How can one explain to today’s man what happened to Abraham?
That’s a very hard question. Abraham gave up a pleasant life for another life that he did not know, and without knowing if what it would bring him would be positive or negative for him. Thus there was in him a lack of knowledge, but also an inner strength that led him to pick up the gauntlet that had been thrown to him. Awhile ago, as we were chatting, you told me that what happened to Abraham had never happened in history, that it was something absolutely new. Well, this is not true. Noah also received a visit from God. Rather, Abraham was particularly receptive, ready to answer the challenge. The reason that he, specifically, was like this remains a mystery.

Fr Giussani has said that the difference between Abraham and the other men of his time is the same as the difference between the “I” and the “non-I.”
This expression of self-awareness places the stress on innerness, and thus on man, rather than on the consciousness of something, or someone, who calls from outside, that is to say, on God. It is true, however, that man’s self-awareness arises and takes shape from a call, from a special relationship with something that is outside. In any case, the answer man gives is fundamental. Both components have to be there, the call and the answer. From the beginning, Noah had a special relationship with God, and yet he ended up a drunk. Conversely, Abraham was receptive, and from that relationship a people, a history was born. This difference sums up, to my mind, the entire history of mankind. There are those who get drunk, and those who are present in front of God, even to the point of fighting, of struggling with Him, as does Jacob, who wrestles with God because he wants a blessing.

In a person’s process of maturity, what role is played by the virtue of belonging?
First of all it is necessary to belong to a community, that can participate in everything you do…

You said that the community participates in the life of a person. But isn’t it the individual who participates in the life of the community?
No, what I said was right. The community has to be inside all of a man’s life, especially in joy and in suffering–that is to say, in the most important, the crucial moments, when the tendency to close in on oneself seems to prevail. I am not denying this second aspect. I say only that for a person to be mature, both are needed, and they have to be always present. The problem of modern man is loneliness. And the attempt to emerge from it is the source of great suffering. Once the sense of belonging is removed, what is left is so-called “massification,” the mass-man; that is to say, utter loneliness… and I don’t know where this is going to end up…

What about friendship?
Friendship is born of the community, it is a fruit of the community. When a true friendship is born between two, three, four persons, it is a very great gift, and you don’t know where it will lead you.

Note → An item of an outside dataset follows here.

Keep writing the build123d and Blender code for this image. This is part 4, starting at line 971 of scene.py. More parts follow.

Friendship, however, is something inside us. There are some very good novels, but they don’t arouse friendship. Reading yours, instead, one wants to get to know you and your characters. Is friendship transmitted, then, also through writing?
You see, one of the reasons that has always pushed me to tell stories is the need to tell the truth, with a capital “T”–the truth about the world I have always known and in which I lived and live. I try to communicate characters and events in their totality, without leaving anything out, not even the smallest, seemingly insignificant details both of the outer world and of the inner life of the characters. This favors, it helps the reader’s ability to enter into contact with the characters of the book, to the point that they themselves feel like they are a part of the book. And this, consequently, facilitates the reader’s relationship with the person who is the author, that is, with me.

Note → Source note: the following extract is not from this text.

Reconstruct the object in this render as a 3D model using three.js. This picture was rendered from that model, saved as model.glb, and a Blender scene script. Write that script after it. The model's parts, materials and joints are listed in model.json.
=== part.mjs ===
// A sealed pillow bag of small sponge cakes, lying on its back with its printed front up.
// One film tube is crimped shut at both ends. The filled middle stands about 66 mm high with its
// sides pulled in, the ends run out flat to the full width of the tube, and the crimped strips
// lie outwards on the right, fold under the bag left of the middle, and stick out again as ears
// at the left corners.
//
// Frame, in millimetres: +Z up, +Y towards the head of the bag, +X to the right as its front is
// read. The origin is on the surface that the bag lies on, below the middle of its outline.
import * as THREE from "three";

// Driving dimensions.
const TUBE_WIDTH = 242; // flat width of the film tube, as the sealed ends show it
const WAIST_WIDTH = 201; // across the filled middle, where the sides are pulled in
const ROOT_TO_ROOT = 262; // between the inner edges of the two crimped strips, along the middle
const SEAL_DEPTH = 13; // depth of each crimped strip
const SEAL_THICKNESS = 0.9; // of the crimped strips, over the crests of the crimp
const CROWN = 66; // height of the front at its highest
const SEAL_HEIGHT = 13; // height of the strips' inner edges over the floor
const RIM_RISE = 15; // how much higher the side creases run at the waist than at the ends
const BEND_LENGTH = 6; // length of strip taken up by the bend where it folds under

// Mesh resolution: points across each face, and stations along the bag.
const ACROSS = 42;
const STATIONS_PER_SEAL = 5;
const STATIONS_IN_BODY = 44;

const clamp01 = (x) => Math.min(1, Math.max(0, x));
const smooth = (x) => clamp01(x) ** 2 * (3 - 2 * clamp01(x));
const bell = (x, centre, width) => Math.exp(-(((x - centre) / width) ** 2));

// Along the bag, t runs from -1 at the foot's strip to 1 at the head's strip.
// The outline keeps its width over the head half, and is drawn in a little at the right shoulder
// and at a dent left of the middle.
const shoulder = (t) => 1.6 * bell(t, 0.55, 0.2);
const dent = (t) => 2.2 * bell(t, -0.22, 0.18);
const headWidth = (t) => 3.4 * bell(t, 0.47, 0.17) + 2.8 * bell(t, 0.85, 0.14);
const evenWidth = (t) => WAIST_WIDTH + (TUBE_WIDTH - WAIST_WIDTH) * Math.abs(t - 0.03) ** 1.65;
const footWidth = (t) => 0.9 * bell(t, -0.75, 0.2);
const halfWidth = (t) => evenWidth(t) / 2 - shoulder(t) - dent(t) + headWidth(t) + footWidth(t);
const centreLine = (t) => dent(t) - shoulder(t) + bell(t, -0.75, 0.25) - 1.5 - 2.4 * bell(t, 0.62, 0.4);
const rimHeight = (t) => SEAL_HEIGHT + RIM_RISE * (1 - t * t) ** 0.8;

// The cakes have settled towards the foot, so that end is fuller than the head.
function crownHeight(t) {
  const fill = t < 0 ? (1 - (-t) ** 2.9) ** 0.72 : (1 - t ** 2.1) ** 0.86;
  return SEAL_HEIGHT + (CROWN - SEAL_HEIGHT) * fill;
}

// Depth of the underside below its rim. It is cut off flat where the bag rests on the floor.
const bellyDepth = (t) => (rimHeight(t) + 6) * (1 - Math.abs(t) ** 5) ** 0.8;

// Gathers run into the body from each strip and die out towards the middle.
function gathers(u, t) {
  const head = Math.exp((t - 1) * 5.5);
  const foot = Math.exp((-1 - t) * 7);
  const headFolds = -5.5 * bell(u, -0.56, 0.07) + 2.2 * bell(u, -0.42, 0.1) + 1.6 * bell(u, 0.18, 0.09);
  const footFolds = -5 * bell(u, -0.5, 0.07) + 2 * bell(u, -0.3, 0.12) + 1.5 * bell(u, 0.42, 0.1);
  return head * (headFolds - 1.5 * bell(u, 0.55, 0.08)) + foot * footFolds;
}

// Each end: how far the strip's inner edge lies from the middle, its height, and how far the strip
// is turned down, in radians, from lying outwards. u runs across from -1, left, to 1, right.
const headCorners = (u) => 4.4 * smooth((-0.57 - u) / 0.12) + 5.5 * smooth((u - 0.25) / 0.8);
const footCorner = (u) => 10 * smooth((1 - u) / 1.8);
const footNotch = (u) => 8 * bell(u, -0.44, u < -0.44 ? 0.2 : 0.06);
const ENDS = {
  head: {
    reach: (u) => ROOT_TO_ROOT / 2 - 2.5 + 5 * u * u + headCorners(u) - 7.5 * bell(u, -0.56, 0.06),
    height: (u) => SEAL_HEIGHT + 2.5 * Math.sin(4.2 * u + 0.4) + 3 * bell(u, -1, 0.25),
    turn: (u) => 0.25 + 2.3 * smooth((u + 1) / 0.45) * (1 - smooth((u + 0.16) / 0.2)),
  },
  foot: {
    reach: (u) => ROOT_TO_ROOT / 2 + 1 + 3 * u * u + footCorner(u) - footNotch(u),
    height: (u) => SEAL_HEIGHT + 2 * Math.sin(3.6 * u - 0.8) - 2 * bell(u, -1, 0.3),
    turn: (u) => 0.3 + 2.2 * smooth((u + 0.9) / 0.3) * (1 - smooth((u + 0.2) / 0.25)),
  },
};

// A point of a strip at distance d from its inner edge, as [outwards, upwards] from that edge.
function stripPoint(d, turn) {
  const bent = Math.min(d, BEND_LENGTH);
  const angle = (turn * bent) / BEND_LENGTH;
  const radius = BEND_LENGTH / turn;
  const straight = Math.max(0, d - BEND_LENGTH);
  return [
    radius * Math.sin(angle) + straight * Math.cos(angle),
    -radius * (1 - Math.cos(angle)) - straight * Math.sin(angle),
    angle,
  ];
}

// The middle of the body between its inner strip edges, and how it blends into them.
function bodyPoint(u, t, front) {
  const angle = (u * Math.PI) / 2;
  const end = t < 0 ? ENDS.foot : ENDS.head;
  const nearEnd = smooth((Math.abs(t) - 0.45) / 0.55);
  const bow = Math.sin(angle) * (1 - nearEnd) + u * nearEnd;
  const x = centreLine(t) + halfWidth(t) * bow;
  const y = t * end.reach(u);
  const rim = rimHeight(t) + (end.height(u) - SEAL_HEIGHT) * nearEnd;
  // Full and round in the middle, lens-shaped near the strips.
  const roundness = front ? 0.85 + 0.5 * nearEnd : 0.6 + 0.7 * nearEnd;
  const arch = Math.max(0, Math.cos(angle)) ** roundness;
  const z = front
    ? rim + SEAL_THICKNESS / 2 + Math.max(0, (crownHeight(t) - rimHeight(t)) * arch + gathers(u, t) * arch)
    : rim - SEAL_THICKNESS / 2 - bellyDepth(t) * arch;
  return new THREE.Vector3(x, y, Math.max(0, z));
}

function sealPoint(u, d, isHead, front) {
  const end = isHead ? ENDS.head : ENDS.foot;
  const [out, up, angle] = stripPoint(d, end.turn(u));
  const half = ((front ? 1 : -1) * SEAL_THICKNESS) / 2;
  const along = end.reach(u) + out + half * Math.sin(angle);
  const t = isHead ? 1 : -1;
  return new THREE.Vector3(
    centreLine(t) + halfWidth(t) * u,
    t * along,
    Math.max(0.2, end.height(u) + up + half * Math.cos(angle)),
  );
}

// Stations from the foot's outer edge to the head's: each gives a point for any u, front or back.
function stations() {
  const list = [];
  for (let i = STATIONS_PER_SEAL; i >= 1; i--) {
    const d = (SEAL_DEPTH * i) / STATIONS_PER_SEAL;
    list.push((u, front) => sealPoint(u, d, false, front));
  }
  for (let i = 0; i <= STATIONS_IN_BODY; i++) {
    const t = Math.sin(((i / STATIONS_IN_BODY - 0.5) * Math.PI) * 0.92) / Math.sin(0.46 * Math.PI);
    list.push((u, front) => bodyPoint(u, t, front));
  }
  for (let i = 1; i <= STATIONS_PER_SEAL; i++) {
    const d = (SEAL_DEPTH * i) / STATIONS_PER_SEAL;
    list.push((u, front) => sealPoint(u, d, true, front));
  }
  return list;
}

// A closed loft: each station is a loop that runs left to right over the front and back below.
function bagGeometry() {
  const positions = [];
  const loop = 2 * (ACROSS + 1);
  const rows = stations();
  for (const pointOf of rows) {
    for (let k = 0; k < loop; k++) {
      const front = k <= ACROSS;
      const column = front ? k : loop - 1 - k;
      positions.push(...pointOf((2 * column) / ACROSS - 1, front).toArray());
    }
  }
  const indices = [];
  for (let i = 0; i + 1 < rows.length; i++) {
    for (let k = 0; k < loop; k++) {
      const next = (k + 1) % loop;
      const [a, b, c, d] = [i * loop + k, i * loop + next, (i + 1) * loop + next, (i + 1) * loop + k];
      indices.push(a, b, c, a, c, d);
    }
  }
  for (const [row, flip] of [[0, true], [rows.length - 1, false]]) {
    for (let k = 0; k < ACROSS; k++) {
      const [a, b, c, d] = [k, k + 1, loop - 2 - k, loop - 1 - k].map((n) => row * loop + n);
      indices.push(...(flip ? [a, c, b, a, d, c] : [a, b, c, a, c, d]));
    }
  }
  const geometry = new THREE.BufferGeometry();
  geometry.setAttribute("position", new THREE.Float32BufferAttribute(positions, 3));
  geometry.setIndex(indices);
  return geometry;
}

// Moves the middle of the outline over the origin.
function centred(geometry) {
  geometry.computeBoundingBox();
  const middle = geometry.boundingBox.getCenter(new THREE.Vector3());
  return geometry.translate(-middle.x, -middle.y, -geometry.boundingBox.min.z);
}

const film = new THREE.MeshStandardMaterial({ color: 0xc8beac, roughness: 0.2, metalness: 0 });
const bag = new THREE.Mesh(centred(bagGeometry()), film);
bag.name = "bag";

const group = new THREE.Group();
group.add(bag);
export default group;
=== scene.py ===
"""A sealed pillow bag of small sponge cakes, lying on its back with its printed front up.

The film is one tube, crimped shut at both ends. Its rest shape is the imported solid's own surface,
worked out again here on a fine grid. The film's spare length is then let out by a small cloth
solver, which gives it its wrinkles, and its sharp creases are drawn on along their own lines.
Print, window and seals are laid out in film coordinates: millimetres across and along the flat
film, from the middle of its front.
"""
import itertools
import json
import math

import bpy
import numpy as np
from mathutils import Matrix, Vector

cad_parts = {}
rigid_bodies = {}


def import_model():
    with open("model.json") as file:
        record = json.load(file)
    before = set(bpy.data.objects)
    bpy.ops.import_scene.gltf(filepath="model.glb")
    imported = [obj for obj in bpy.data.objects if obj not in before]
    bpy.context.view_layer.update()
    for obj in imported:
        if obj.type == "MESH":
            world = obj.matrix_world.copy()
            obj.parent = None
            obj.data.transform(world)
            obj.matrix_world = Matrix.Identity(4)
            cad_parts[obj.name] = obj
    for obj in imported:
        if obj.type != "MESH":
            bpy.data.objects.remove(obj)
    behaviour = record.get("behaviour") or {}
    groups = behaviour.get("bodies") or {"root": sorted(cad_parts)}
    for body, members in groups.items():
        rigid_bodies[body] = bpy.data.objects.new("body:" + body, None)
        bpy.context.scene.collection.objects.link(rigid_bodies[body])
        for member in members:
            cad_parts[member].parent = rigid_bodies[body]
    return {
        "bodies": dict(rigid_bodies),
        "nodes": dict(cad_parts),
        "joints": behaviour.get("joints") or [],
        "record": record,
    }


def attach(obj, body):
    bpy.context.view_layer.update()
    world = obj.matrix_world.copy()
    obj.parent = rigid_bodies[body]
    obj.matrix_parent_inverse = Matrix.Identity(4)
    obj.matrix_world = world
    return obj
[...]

To do this, it is certainly not enough to have a command of narrative technique, as people think today.
You need a great, great passion for the human being.

In conclusion, for a young reader who wants to know your work, what would be the first book he should read?
The Chosen
, without a doubt. Then he could read the Asher Lev cycle. I am starting right now to write the third volume.

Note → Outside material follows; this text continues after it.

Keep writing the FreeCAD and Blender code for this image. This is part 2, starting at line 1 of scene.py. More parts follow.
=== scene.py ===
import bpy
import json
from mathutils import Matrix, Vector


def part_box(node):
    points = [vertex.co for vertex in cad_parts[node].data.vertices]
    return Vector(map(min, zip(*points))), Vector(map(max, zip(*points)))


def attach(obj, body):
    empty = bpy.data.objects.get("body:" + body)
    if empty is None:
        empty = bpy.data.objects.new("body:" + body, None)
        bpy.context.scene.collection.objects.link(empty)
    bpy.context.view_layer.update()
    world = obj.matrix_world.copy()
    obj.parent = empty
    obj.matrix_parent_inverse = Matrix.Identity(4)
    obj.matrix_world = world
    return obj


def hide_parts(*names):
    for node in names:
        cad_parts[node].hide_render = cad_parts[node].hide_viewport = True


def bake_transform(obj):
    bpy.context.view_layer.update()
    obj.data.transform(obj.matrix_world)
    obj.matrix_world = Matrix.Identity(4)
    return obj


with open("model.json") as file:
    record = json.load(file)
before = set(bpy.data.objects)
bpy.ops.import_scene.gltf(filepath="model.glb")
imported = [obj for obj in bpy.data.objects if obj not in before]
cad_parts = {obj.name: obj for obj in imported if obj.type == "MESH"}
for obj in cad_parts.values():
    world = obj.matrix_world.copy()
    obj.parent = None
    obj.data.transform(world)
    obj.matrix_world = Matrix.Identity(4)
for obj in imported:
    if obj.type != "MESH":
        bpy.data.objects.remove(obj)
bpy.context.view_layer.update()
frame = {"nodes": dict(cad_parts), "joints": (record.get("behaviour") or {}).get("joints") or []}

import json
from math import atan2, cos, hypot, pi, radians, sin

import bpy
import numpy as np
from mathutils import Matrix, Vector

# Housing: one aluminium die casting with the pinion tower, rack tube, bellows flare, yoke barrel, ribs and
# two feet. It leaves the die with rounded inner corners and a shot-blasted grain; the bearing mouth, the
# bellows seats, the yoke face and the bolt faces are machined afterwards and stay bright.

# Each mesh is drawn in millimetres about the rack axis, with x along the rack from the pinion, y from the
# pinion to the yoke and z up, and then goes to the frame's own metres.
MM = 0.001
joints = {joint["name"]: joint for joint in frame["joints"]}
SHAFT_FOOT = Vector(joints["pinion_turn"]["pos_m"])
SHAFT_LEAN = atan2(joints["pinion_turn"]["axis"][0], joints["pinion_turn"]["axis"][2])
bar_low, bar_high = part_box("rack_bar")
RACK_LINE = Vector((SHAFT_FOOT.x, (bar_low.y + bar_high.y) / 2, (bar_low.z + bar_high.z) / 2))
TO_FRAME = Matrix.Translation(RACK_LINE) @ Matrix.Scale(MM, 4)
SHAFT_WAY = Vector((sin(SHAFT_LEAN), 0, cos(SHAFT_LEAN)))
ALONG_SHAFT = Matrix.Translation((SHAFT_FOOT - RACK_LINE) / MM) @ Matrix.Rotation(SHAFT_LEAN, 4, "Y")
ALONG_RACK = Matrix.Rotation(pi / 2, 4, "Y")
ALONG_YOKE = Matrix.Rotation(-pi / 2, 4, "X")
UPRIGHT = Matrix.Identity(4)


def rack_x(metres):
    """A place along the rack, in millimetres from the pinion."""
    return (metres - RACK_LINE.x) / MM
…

The emotion I felt at the end of our conversation can be summed up completely in the advice to read Potok’s books: not only The Chosen or My Name is Asher Lev, but also The Promise, Davita’s Harp, In the Beginning. Very few people in the world know how to write like Potok does, but nobody (nobody!) has his humanity, his lack of prejudice. Not by chance, we are friends–a friendship demonstrated by the mark that his presence at the 1999 Meeting for Friendship Among Peoples left on us. Or, perhaps, that we too left on him.